Thanks be to God, in the case of the Holy Souls, their disposition was good. Therefore they have an absolute certainty of eventually enjoying the Beatific Vision. On the contrary, the souls whose main disposition when dying was hatred against God – they shall eternally endure the loss of Him Who is the only Beatitude.
Thus can the souls in Purgatory really be called ‘Holy’ Souls. Neither their own created will, nor God’s omnipotent will ever cease to meet and unite. Such a certainty makes the Holy Souls truly happy. In their individual judgment right after death, they received sufficient knowledge of God’s infinite bounty. They see how poor and wanting all created goods are, compared with divine perfections! They are now able to look spiritually at the many earthly attachments they kept until death, and they can’t imagine that they had been so stubborn and short-sighted as to load themselves with the burden of human pride and wealth, instead of lightly travelling toward the Sun of Justice!
And now they wish they were able to enter at once into Heaven in order to fulfil God’s adorable will more promptly! Instead, they have to wait until their wills have been purified from all their imperfections. For us to have an idea of how excruciating that delay is for the Holy Souls, we would need to have had a glimpse of the splendour of God, which emancipates from error and lies our minds made for the Truth and lovingly attracts our wills made for the Good. ‘What a waste,’ the holy soul thinks, ‘and what an offence, since what I have wasted is nothing else than God’s grace!’
Indeed, the souls in Purgatory realise that God had constantly helped them while they were still united with their bodies on earth. Every time they needed it, God provided adequate support: through unexpected encounters and edifying friendships, sound prayers and spiritual books, and regular reception of the sacraments. Nothing spectacular there, though all providential, to ensure their overcoming all temptations and their increasing in all virtues. But they neglected God’s help on so many ‘small’ occasions, keeping their hands and hearts busy with temporal tasks instead.
They remember the many times when they postponed their examination of conscience and finally went to bed without having done it; or the times when they walked past the parish church and failed to go in to confess even their venial sins; or the times when they found the phone number of a priest they trusted, and feared to call him to seek spiritual direction; or the times when they scratched from their diaries the monthly hour of doctrinal learning they had arranged for the whole year; and the times when they put the kettle on, deciding not to attend an early weekday Mass when they saw the rain falling outside…
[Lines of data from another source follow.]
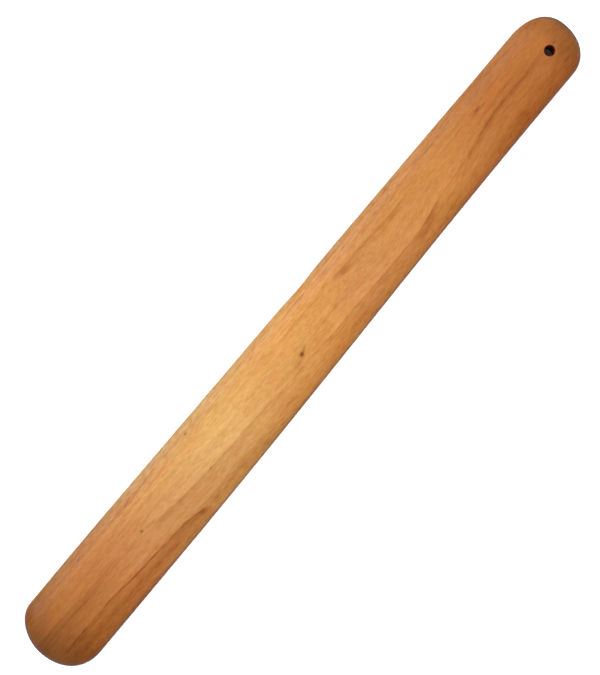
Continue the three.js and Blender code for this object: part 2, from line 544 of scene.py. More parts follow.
# Dark lines in the grain. Each has its path as places in millimetres, the darkness of
# the line along X, and its half-width. Where the wood on its right is darker too, step
# is that darkness along X and reach is how far it goes.
VEINS = [
    {
        "path": [(-217, -11.6), (-210, -9.4), (-190, -9.5), (-175, -9.8), (-162, -11.2),
                 (-146, -12.3), (-128, -13.5), (-119, -14.3), (-112, -15.6),
                 (-103, -18.5)],
        "line": [(-219, 0), (-211, 0.5), (-204, 0.68), (-196, 0.5), (-180, 0.52),
                 (-166, 0.75), (-150, 0.7), (-136, 0.5), (-121, 0.7), (-109, 0.3),
                 (-103, 0)],
        "step": [(-216, 0), (-208, 0.18), (-190, 0.26), (-170, 0.32), (-150, 0.34),
                 (-128, 0.42), (-110, 0.5), (-102, 0)],
        "width": 0.62,
        "reach": 13,
    },
    {
        "path": [(-206, -11.0), (-186, -11.2), (-170, -12.2)],
        "line": [(-208, 0), (-203, 0.35), (-190, 0.3), (-176, 0)],
        "width": 0.5,
    },
    {
        "path": [(-224, 4.0), (-210, 4.9), (-198, 4.3), (-182, 3.2), (-164, 3.0),
                 (-150, 1.4), (-136, 1.3), (-126, -1.2), (-108, -3.6), (-90, -5.1),
                 (-66, -6.5), (-42, -7.1), (-24, -9.0)],
        "line": [(-226, 0), (-216, 0.16), (-200, 0.24), (-184, 0.2), (-160, 0.1),
                 (-140, 0.14), (-120, 0.2), (-100, 0.18), (-84, 0.24), (-60, 0.24),
                 (-40, 0.28), (-22, 0)],
        "step": [(-225, 0.08), (-204, 0.3), (-188, 0.3), (-170, 0.18), (-146, 0.1),
                 (-126, 0.28), (-108, 0.38), (-84, 0.38), (-54, 0.33), (-40, 0.3),
                 (-27, 0)],
        "width": 0.7,
        "reach": 11,
    },
    {
        "path": [(-24, -9.2), (-6, -8.9), (12, -10), (36, -10), (54, -10.6), (72, -10.9),
                 (90, -10.0), (104, -7.8), (120, -6.1), (132, -4.9), (140, -3.9)],
        "line": [(-24, 0), (-12, 0.34), (10, 0.3), (40, 0.2), (54, 0.4), (66, 0.4),
                 (86, 0.2), (100, 0.42), (114, 0.2), (126, 0.24), (141, 0)],
        "step": [(-2, 0), (12, 0.22), (36, 0.3), (54, 0.36), (66, 0.2), (80, 0.34),
                 (94, 0.52), (104, 0.32), (114, 0.08), (126, 0.22), (141, 0)],
        "width": 0.6,
        "reach": 7,
    },
    {
        "path": [(134, -4.0), (144, -3.0), (150, -1.5), (160, -0.3), (172, 0.2),
                 (188, 0.2), (206, 0.8)],
        "line": [(134, 0), (144, 0.34), (150, 0.28), (162, 0.4), (172, 0.36), (186, 0.38),
                 (196, 0.3), (207, 0)],
        "step": [(134, 0), (146, 0.42), (155, 0.5), (166, 0.34), (180, 0.34), (196, 0.26),
                 (208, 0)],
        "width": 1.0,
        "reach": 4.5,
    },
    {
        "path": [(36, 10), (42, 9.4), (54, 9.2), (66, 8.5), (80, 8), (97, 8)],
        "line": [(37, 0), (42, 0.3), (50, 0.26), (60, 0.42), (68, 0.3), (80, 0.38),
                 (90, 0.3), (98, 0)],
        "step": [(35, 0), (41, 0.5), (50, 0.42), (60, 0.3), (70, 0.22), (80, 0.34),
                 (90, 0.22), (98, 0)],
        "width": 0.6,
        "reach": 5,
    },
    {
        "path": [(-150, 13.6), (-117, 13.9), (-100, 14.8), (-86, 15.2), (-57, 14.6)],
        "line": [(-152, 0), (-135, 0.22), (-118, 0.3), (-92, 0.25), (-75, 0.3), (-56, 0)],
        "width": 0.5,
    },
    {
        "path": [(-146, 17.4), (-120, 17.2), (-102, 17.8), (-60, 17.4), (-18, 18.0)],
        "line": [(-148, 0), (-130, 0.28), (-110, 0.12), (-80, 0.28), (-40, 0.15),
                 (-16, 0)],
        "width": 0.5,
    },
    {
        "path": [(-4, 16.3), (20, 16.1), (36, 15.6), (64, 15.9)],
        "line": [(-6, 0), (6, 0.3), (15, 0.5), (24, 0.25), (34, 0.36), (66, 0)],
        "step": [(-6, 0), (12, 0.1), (30, 0.1), (66, 0)],
        "width": 0.42,
        "reach": 3,
    },
    {
        "path": [(82, 17.6), (110, 17.2), (120, 14.6), (140, 15), (160, 15.6),
                 (200, 15.2)],
        "line": [(80, 0), (96, 0.25), (112, 0.2), (128, 0.38), (142, 0.3), (156, 0.12),
                 (178, 0.26), (203, 0)],
        "width": 0.5,
    },
    {
        "path": [(-222, 1.8), (-210, 1.5), (-192, 0.6), (-176, 0.3)],
        "line": [(-225, 0.1), (-210, 0.2), (-192, 0.28), (-174, 0)],
        "width": 0.7,
    },
    {
        "path": [(150, 2.6), (168, 3.6), (190, 4.4)],
        "line": [(146, 0), (158, 0.2), (170, 0.25), (182, 0.18), (194, 0)],
        "width": 0.5,
    },
    {
        "path": [(4, -2.4), (20, -1.4), (34, -0.9)],
        "line": [(0, 0), (12, 0.28), (24, 0.2), (36, 0)],
        "step": [(0, 0), (12, 0.15), (24, 0.12), (38, 0)],
        "width": 0.7,
        "reach": 3,
    },
]

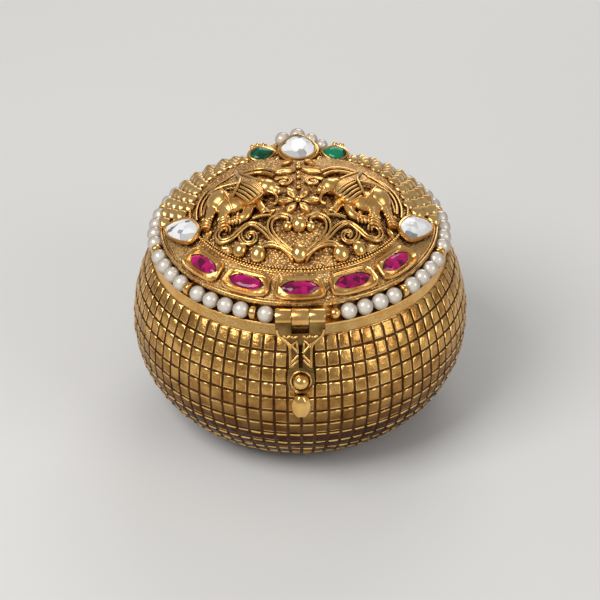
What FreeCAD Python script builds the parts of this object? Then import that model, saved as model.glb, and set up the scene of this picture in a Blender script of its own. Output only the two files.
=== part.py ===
"""Round hinged box in the temple-jewellery style: chased bowl, domed lid, pearl string and hasp.

Millimetres and degrees. The origin is the centre of the flat base, +Z is up and the hasp faces -Y.
Angles around the box start at the front and grow towards +X.
"""
import FreeCAD
import Part
import Sketcher
import math
import os
import re
from FreeCAD import Placement, Rotation, Vector

doc = FreeCAD.newDocument("paan_box")

# Driving dimensions, one plain number to a cell
SIZES = [
    # The pearl string sets the box's width: each other radius follows from it by a step
    ("string_radius", 33.0), ("neck_flare", 0.9), ("belly_swell", 4.6), ("foot_tuck", 14.5),
    # Bowl: two arcs meet at the belly, in rows and columns of flat chased squares
    ("belly_height", 22.0), ("neck_height", 39.3), ("bowl_wall", 1.2), ("floor_thickness", 1.6),
    ("below_belly_row_count", 8), ("above_belly_row_count", 5), ("bowl_column_count", 80),
    ("inner_row_count", 2), ("inner_column_count", 40), ("overrun", 1.0),
    # Mouth: a polished collar whose lip stands up inside the lid
    ("collar_height", 2.075), ("collar_taper", 0.7), ("lip_thickness", 0.8), ("lip_height", 1.5),
    ("lip_clearance", 0.25), ("parting_gap", 0.1),
    # Lid: a domed field inside a sloping band, over a channel for the pearls
    ("lid_side_count", 48), ("dome_row_count", 4), ("ledge_thickness", 0.55), ("ledge_reach", 0.6),
    ("rim_wall", 0.9), ("band_rise", 2.15), ("band_edge", 0.6), ("band_inset", 1.2), ("band_width", 7.0),
    ("band_climb", 3.65), ("dome_rise", 5.3), ("lid_sheet", 0.9), ("bead_wire_width", 1.3), ("bead_wire_height", 0.7),
    # Pearl string: pearls in fours with a gold spacer between, on a square wire
    ("pearl_pitch_angle", 6.69), ("pearl_clearance", 0.05), ("pearl_side_count", 6),
    ("wire_side", 0.44), ("wire_run_count", 25), ("bore_clearance", 0.14),
    ("group_pearl_count", 4), ("side_group_count", 5), ("group_pitch_angle", 30.0),
    ("left_start_angle", 23.1), ("right_start_angle", 18.8), ("single_pearl_angle", 13.2),
    ("last_pearl_angle", 168.9), ("gold_ball_angle", 13.3), ("wire_end_angle", 172.5),
    ("spacer_radius", 1.5), ("spacer_gap", 0.23),
    # Rear hinge: two knuckles on the collar, one on the lid, and a pin
    ("hinge_barrel_radius", 1.8), ("hinge_pin_radius", 0.7), ("hinge_length", 15.0),
    ("hinge_middle", 5.6), ("hinge_gap", 0.3), ("hinge_side_gap", 0.1), ("running_clearance", 0.05),
    # Clasp: a barrel of three knuckles, a strap with an eye, and a ball stud in the wall
    ("clasp_barrel_radius", 2.0), ("clasp_reach", 0.7), ("clasp_rise", 0.2), ("clasp_end_gap", 0.2),
    ("clasp_middle", 3.8), ("clasp_side_gap", 0.08), ("clasp_pin_radius", 0.8), ("lug_height", 2.4),
    ("strap_thickness", 0.9), ("strap_gap", 0.35), ("strap_width", 5.3), ("shoulder_drop", 0.9),
    ("taper_length", 3.3), ("strap_bend_drop", 1.3), ("strap_tail", 2.4), ("strap_tip_width", 2.2),
    ("strap_run_count", 4), ("eye_width", 6.0), ("eye_clearance", 0.22), ("eye_side_count", 14),
    ("stud_height_share", 0.48), ("stud_tilt_angle", 14.0), ("stud_radius", 1.75), ("stud_standoff", 1.85),
    ("stem_radius", 0.8), ("stud_row_count", 5), ("stud_side_count", 10),
    ("rivet_radius", 1.5), ("rivet_thickness", 0.5), ("rivet_seat", 0.4),
    ("knob_width", 4.2), ("knob_depth", 3.4), ("knob_length", 5.4), ("knob_gap", 0.35),
    # Set stones on the band
    ("ruby_count", 5), ("ruby_pitch_angle", 24.3), ("ruby_cell_gap", 1.3), ("ruby_cell_margin", 0.55),
    ("ruby_cell_corner", 1.7), ("bezel_height", 0.9), ("bezel_rim", 0.75), ("bezel_root", 0.8),
    ("pocket_depth", 0.45), ("ruby_end_gap", 0.35), ("ruby_side_gap", 0.65), ("stone_height", 0.75),
    ("side_stone_gap", 1.0), ("side_stone_inset", 2.5), ("side_stone_width", 9.6),
    ("side_stone_depth", 6.8), ("side_bezel_rim", 1.1), ("side_bezel_height", 1.2),
    # Crest at the back of the lid
    ("crest_setback", 2.2), ("crest_plate_margin", 0.3), ("crest_plate_drop", 0.4),
    ("crest_stone_width", 8.0), ("crest_stone_length", 9.6), ("crest_bezel_rim", 0.9),
    ("crest_pocket_depth", 0.6), ("crest_stone_rise", 1.3), ("seat_gap", 0.1),
    ("emerald_reach", 0.2), ("emerald_gap", 0.4), ("emerald_radius", 2.65), ("emerald_side_count", 10),
    ("emerald_bezel_rim", 0.8), ("emerald_rise", 0.6), ("crest_bead_radius", 0.75),
    ("crest_bead_pitch_angle", 26.0), ("crest_pearl_radius", 1.7), ("crest_pearl_count", 4),
    ("crest_pearl_first_angle", -29.0), ("crest_pearl_pitch_angle", 26.0),
    # Pointed studs in three rows on the band
    ("stud_band_row_count", 3), ("row_stud_count", 8), ("row_end_gap", 0.2),
    ("row_inset", 1.3), ("row_gap", 0.12), ("band_stud_height", 1.0),
    # Relief on the field, in places and sizes that are shares of the field's radius
    ("relief_low", 0.9), ("elephant_low", 1.5), ("elephant_high", 2.4), ("line_width", 0.9), ("granule_radius", 1.7),
    ("small_granule_share", 0.68), ("elephant_spread_share", 0.548), ("elephant_setback_share", 0.01),
    ("elephant_length_share", 0.645), ("elephant_height_share", 0.625), ("elephant_head_share", 0.08),
    ("flower_setback_share", -0.157), ("flower_reach_share", 0.2), ("flower_petal_count", 6),
    ("petal_width_share", 0.088), ("heart_setback_share", -0.56), ("heart_width_share", 0.55),
    ("heart_length_share", 0.484), ("scroll_spread_share", 0.508), ("scroll_setback_share", -0.524),
    ("scroll_reach_share", 0.177), ("scroll_eye_share", 0.28), ("scroll_turn_count", 1.2),
    ("tip_granule_setback_share", -0.82), ("inner_granule_spread_share", 0.367),
    ("inner_granule_setback_share", -0.782), ("outer_granule_spread_share", 0.536),
    ("outer_granule_setback_share", -0.71), ("top_granule_setback_share", -0.5),
    ("top_granule_pitch_share", 0.112), ("frame_inset", 1.3), ("frame_gap", 1.0), ("frame_last_angle", 118.0),
]

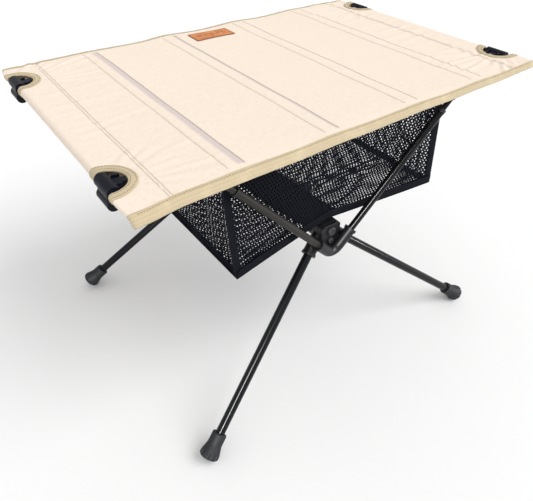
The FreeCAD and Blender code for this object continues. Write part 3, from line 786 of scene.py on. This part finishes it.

They acknowledge their negligence and false humility when God had provided everything for them to be great saints, ‘lights of the world and salt of the earth’. With intense grief now they long for the eventual fulfilling in themselves of their adorable Saviour’s will: how burning their craving to satisfy at last the Groom they dared keep waiting, how consuming their shame for having been idle, and how urgent their desire to be cleansed, so that they might be totally and forever His!
The Church, true Bride of Christ, offers numerous prayers to hasten the entry of Her children into Heaven. All but one canonical Hours of the Breviary end with, ‘Fidelium animae per misericordiam Dei requiescant in pace. Amen’ – which shows how constant is the preoccupation of Mother Church for the Holy Souls.
And at the centre of all Catholic life and true summit of all prayer, i.e. in the Holy Sacrifice of the Mass, there also, after the Consecration, the Church commemorates the dead: ‘Memento etiam Domine, famulorum famularumque tuarum N. et N., qui nos praecesserunt cum signo fidei, et dormiunt in somno pacis. Ipsis, Domine, et omnibus in Christo quiescentibus, locum refrigerii, lucis et pacis, ut indulgeas deprecamur: per eumdem Christum Dominum nostrum. Amen’.
Let us pray these words with a deep faith in the efficacy of our intercession as devout members of Mother Church, hoping that the same Holy Souls once received into Heaven will powerfully intercede for us according to our beautiful Catholic dogma of the ‘communion of saints’, ad majorem Dei gloriam!